Exercise data >>
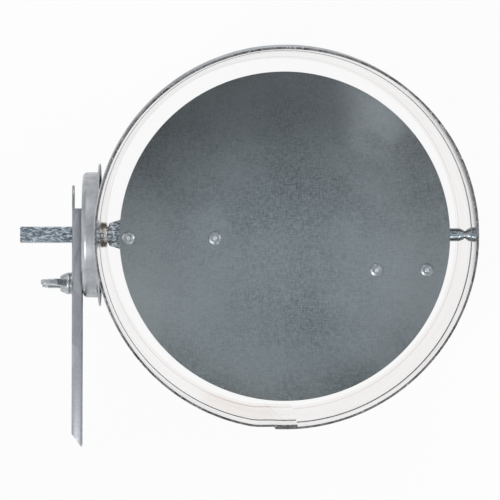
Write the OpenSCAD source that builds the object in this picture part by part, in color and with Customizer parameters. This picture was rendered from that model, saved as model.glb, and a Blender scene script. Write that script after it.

---

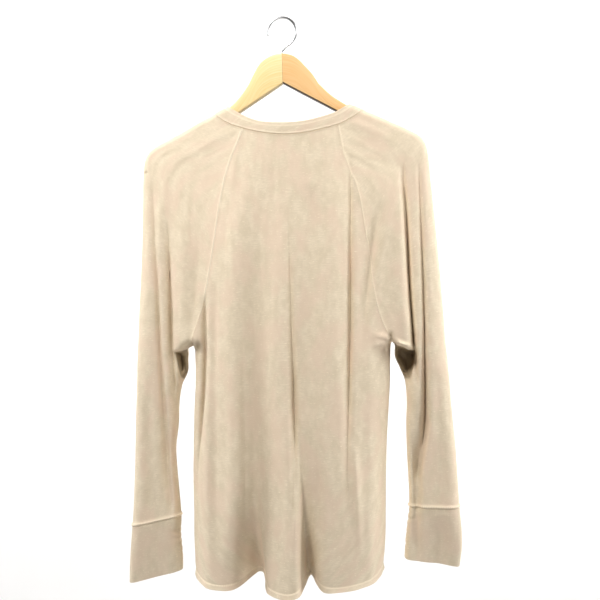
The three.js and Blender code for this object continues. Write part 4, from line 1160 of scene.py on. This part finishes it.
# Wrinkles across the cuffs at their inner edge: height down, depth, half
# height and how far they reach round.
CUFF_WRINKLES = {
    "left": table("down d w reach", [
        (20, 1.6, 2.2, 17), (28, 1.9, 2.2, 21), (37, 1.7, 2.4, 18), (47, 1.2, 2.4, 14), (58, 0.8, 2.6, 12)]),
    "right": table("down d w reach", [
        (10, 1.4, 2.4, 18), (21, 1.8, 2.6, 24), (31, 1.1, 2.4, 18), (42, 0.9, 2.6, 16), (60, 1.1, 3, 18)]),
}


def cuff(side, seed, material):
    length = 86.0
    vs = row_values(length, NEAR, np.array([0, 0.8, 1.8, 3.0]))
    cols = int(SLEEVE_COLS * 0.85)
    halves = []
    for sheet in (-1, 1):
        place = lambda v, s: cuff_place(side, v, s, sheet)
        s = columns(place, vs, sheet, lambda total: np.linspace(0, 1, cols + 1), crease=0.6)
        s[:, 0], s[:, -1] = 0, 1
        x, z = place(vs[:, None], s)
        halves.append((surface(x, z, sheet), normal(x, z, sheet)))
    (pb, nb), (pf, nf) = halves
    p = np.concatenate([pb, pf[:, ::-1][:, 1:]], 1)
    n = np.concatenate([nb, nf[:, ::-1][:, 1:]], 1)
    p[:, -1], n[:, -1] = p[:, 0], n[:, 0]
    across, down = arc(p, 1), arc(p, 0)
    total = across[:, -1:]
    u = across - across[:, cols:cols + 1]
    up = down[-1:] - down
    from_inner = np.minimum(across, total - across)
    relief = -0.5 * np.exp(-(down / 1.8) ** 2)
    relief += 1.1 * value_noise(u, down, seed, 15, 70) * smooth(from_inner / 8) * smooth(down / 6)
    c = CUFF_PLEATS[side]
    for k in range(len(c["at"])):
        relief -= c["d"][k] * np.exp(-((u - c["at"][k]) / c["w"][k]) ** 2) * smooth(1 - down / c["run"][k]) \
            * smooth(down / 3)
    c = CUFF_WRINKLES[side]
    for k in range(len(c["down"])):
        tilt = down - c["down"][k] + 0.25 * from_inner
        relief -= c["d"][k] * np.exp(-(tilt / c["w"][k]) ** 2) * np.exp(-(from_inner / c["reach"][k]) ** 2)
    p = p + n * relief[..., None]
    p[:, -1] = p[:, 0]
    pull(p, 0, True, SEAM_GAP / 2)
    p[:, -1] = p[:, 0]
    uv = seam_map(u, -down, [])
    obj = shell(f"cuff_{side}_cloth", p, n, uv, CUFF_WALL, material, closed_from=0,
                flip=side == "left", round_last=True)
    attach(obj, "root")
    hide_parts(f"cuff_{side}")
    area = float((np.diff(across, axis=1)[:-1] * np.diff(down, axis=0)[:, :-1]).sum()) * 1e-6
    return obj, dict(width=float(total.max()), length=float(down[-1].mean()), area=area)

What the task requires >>
Of the lines in this data, how many contain "object"? Reply with only the number.

Full solution >>
2